» **OBJECTIVE**
Repeat only the lines running from the beginning of the material through the line that contains "eight grip ribs.".
START
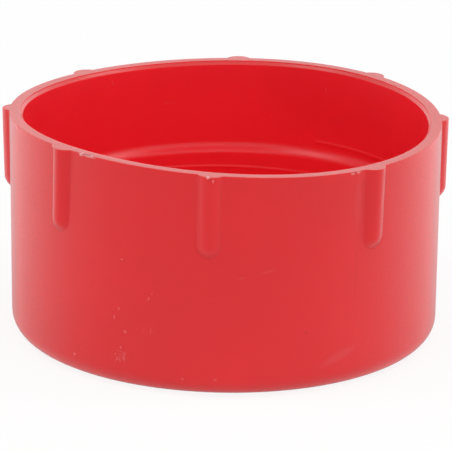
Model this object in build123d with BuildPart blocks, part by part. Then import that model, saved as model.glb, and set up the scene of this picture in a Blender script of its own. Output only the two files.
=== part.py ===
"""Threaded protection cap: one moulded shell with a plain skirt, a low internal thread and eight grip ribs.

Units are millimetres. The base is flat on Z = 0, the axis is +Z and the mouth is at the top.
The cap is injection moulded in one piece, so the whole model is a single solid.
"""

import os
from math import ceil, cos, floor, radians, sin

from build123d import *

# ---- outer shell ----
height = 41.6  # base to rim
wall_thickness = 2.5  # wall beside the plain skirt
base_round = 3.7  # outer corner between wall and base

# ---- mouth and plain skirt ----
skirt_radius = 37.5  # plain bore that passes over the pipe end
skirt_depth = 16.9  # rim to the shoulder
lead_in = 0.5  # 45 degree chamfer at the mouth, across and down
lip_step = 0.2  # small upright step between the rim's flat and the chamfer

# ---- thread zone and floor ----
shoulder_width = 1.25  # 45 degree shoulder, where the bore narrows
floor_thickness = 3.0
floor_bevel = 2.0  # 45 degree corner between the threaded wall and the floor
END
» **FINAL ANSWER**
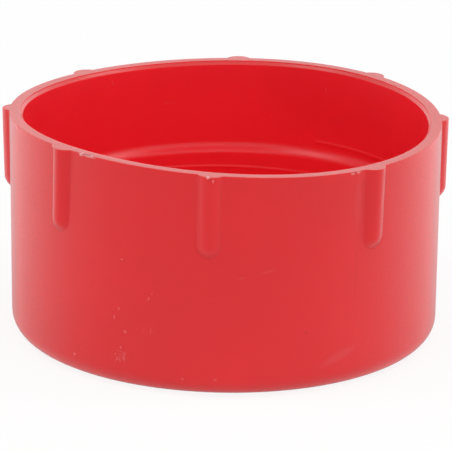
Model this object in build123d with BuildPart blocks, part by part. Then import that model, saved as model.glb, and set up the scene of this picture in a Blender script of its own. Output only the two files.
=== part.py ===
"""Threaded protection cap: one moulded shell with a plain skirt, a low internal thread and eight grip ribs.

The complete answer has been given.